**Given data**
· · · · ·

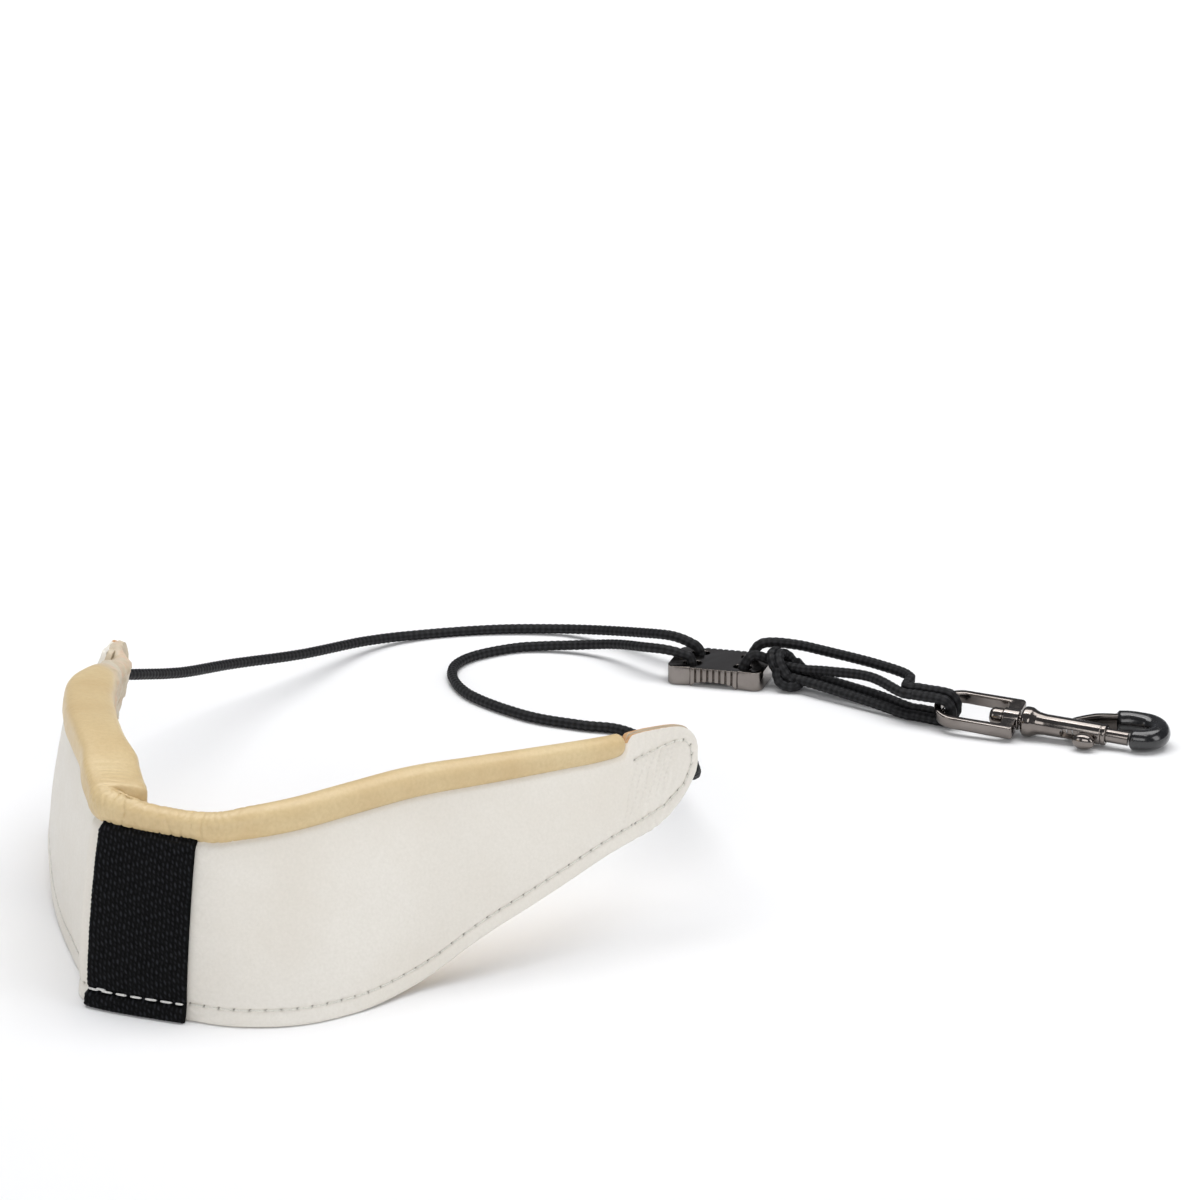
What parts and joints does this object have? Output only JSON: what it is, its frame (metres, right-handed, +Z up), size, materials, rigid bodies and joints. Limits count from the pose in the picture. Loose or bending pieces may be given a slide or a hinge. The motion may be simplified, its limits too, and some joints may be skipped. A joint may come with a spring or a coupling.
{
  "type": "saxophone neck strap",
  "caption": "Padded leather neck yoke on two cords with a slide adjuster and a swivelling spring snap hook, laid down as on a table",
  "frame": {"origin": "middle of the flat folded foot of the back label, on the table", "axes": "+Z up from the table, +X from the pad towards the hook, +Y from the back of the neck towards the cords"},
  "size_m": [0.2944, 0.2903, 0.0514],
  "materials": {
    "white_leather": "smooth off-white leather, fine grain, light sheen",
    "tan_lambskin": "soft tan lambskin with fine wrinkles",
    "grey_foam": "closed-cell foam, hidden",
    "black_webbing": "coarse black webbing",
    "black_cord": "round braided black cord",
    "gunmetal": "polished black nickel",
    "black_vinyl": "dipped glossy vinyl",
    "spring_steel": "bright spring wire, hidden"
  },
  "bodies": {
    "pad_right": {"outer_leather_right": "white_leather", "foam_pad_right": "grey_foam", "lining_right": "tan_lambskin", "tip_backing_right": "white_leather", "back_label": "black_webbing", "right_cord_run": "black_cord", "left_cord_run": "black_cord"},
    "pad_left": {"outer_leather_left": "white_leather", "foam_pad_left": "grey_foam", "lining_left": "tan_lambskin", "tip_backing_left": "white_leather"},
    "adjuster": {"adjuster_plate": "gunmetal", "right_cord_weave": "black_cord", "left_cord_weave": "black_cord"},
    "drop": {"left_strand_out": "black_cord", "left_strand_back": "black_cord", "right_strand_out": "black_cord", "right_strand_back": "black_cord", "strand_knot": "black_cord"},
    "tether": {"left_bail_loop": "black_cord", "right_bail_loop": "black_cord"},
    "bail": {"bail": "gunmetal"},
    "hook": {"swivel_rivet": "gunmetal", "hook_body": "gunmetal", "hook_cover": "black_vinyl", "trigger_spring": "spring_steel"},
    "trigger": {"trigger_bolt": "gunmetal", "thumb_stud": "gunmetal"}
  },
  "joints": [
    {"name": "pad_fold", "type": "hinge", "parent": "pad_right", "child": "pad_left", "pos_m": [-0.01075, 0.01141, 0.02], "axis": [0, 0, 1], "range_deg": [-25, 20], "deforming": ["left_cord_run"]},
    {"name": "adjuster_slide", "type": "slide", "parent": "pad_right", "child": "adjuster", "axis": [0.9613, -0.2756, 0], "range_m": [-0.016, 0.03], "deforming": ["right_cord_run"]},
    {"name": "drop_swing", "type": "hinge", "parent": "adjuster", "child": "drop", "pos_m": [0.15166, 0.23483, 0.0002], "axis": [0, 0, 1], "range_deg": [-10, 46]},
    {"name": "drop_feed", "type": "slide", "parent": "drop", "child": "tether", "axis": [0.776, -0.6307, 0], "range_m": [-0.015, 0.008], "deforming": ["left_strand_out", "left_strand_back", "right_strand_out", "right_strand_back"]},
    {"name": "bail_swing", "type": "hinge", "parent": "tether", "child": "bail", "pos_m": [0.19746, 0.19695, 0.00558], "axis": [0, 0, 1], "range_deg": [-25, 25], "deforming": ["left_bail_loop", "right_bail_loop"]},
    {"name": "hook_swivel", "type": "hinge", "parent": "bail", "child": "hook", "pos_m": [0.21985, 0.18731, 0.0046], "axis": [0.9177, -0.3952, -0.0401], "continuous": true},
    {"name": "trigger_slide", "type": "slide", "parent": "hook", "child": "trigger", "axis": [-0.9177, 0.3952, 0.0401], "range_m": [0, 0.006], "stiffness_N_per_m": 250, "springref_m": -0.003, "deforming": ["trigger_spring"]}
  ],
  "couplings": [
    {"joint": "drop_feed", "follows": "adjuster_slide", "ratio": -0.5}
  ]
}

· · · · ·

From the listing above, reproduce all the lines exactly.

**Answer in full**
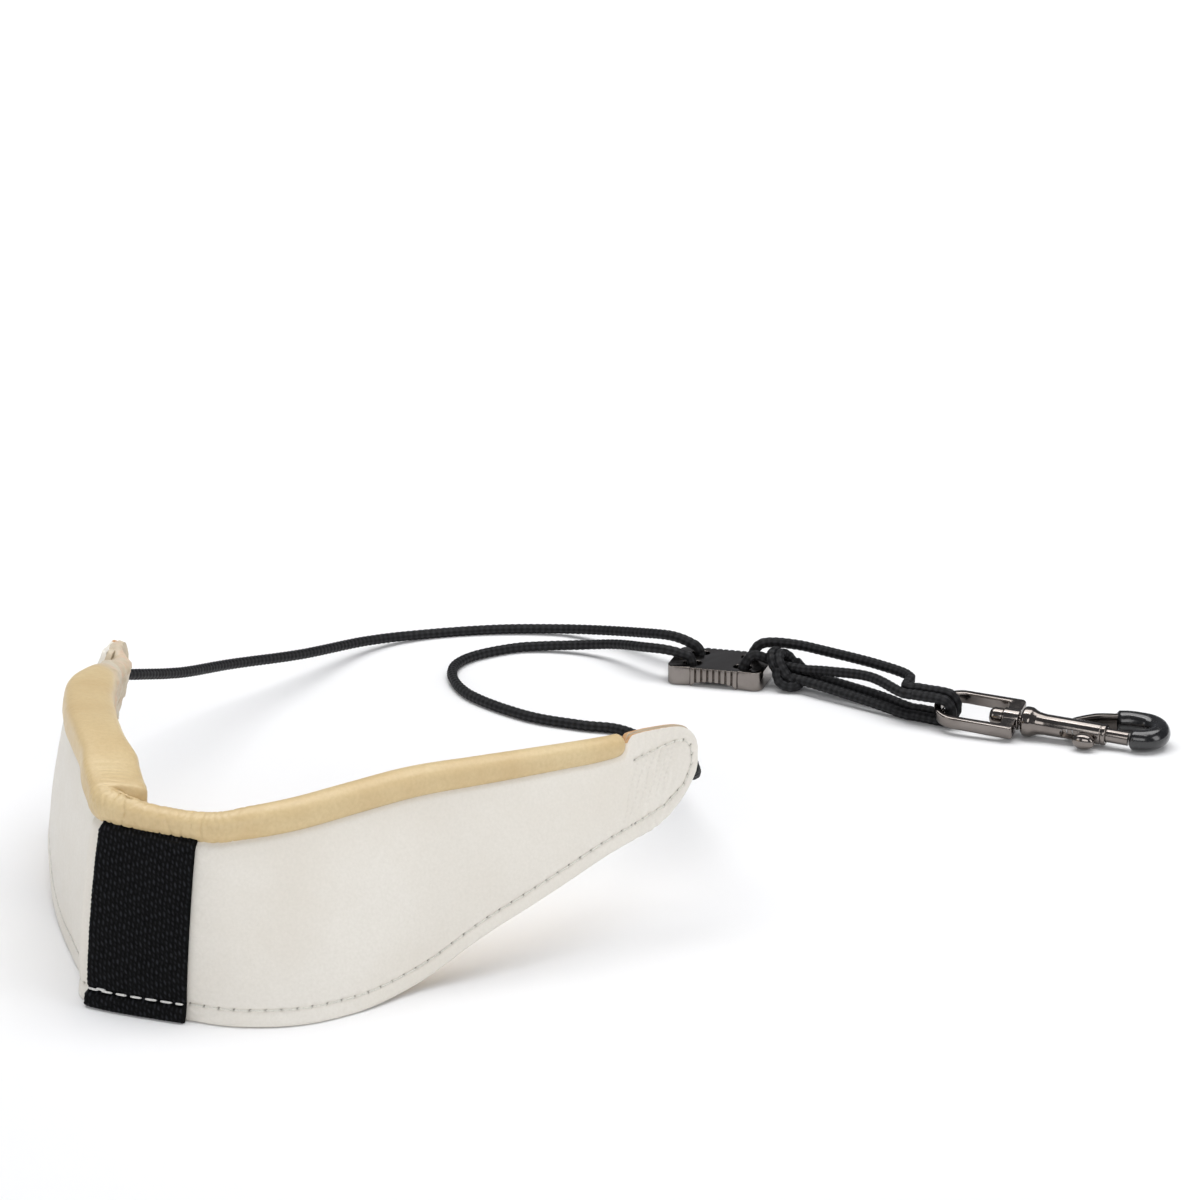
What parts and joints does this object have? Output only JSON: what it is, its frame (metres, right-handed, +Z up), size, materials, rigid bodies and joints. Limits count from the pose in the picture. Loose or bending pieces may be given a slide or a hinge. The motion may be simplified, its limits too, and some joints may be skipped. A joint may come with a spring or a coupling.
{
  "type": "saxophone neck strap",
  "caption": "Padded leather neck yoke on two cords with a slide adjuster and a swivelling spring snap hook, laid down as on a table",
  "frame": {"origin": "middle of the flat folded foot of the back label, on the table", "axes": "+Z up from the table, +X from the pad towards the hook, +Y from the back of the neck towards the cords"},
  "size_m": [0.2944, 0.2903, 0.0514],
  "materials": {
    "white_leather": "smooth off-white leather, fine grain, light sheen",
    "tan_lambskin": "soft tan lambskin with fine wrinkles",
    "grey_foam": "closed-cell foam, hidden",
    "black_webbing": "coarse black webbing",
    "black_cord": "round braided black cord",
    "gunmetal": "polished black nickel",
    "black_vinyl": "dipped glossy vinyl",
    "spring_steel": "bright spring wire, hidden"
  },
  "bodies": {
    "pad_right": {"outer_leather_right": "white_leather", "foam_pad_right": "grey_foam", "lining_right": "tan_lambskin", "tip_backing_right": "white_leather", "back_label": "black_webbing", "right_cord_run": "black_cord", "left_cord_run": "black_cord"},
    "pad_left": {"outer_leather_left": "white_leather", "foam_pad_left": "grey_foam", "lining_left": "tan_lambskin", "tip_backing_left": "white_leather"},
    "adjuster": {"adjuster_plate": "gunmetal", "right_cord_weave": "black_cord", "left_cord_weave": "black_cord"},
    "drop": {"left_strand_out": "black_cord", "left_strand_back": "black_cord", "right_strand_out": "black_cord", "right_strand_back": "black_cord", "strand_knot": "black_cord"},
    "tether": {"left_bail_loop": "black_cord", "right_bail_loop": "black_cord"},
    "bail": {"bail": "gunmetal"},
    "hook": {"swivel_rivet": "gunmetal", "hook_body": "gunmetal", "hook_cover": "black_vinyl", "trigger_spring": "spring_steel"},
    "trigger": {"trigger_bolt": "gunmetal", "thumb_stud": "gunmetal"}
  },
  "joints": [
    {"name": "pad_fold", "type": "hinge", "parent": "pad_right", "child": "pad_left", "pos_m": [-0.01075, 0.01141, 0.02], "axis": [0, 0, 1], "range_deg": [-25, 20], "deforming": ["left_cord_run"]},
    {"name": "adjuster_slide", "type": "slide", "parent": "pad_right", "child": "adjuster", "axis": [0.9613, -0.2756, 0], "range_m": [-0.016, 0.03], "deforming": ["right_cord_run"]},
    {"name": "drop_swing", "type": "hinge", "parent": "adjuster", "child": "drop", "pos_m": [0.15166, 0.23483, 0.0002], "axis": [0, 0, 1], "range_deg": [-10, 46]},
    {"name": "drop_feed", "type": "slide", "parent": "drop", "child": "tether", "axis": [0.776, -0.6307, 0], "range_m": [-0.015, 0.008], "deforming": ["left_strand_out", "left_strand_back", "right_strand_out", "right_strand_back"]},
    {"name": "bail_swing", "type": "hinge", "parent": "tether", "child": "bail", "pos_m": [0.19746, 0.19695, 0.00558], "axis": [0, 0, 1], "range_deg": [-25, 25], "deforming": ["left_bail_loop", "right_bail_loop"]},
    {"name": "hook_swivel", "type": "hinge", "parent": "bail", "child": "hook", "pos_m": [0.21985, 0.18731, 0.0046], "axis": [0.9177, -0.3952, -0.0401], "continuous": true},
    {"name": "trigger_slide", "type": "slide", "parent": "hook", "child": "trigger", "axis": [-0.9177, 0.3952, 0.0401], "range_m": [0, 0.006], "stiffness_N_per_m": 250, "springref_m": -0.003, "deforming": ["trigger_spring"]}
  ],
  "couplings": [
    {"joint": "drop_feed", "follows": "adjuster_slide", "ratio": -0.5}
  ]
}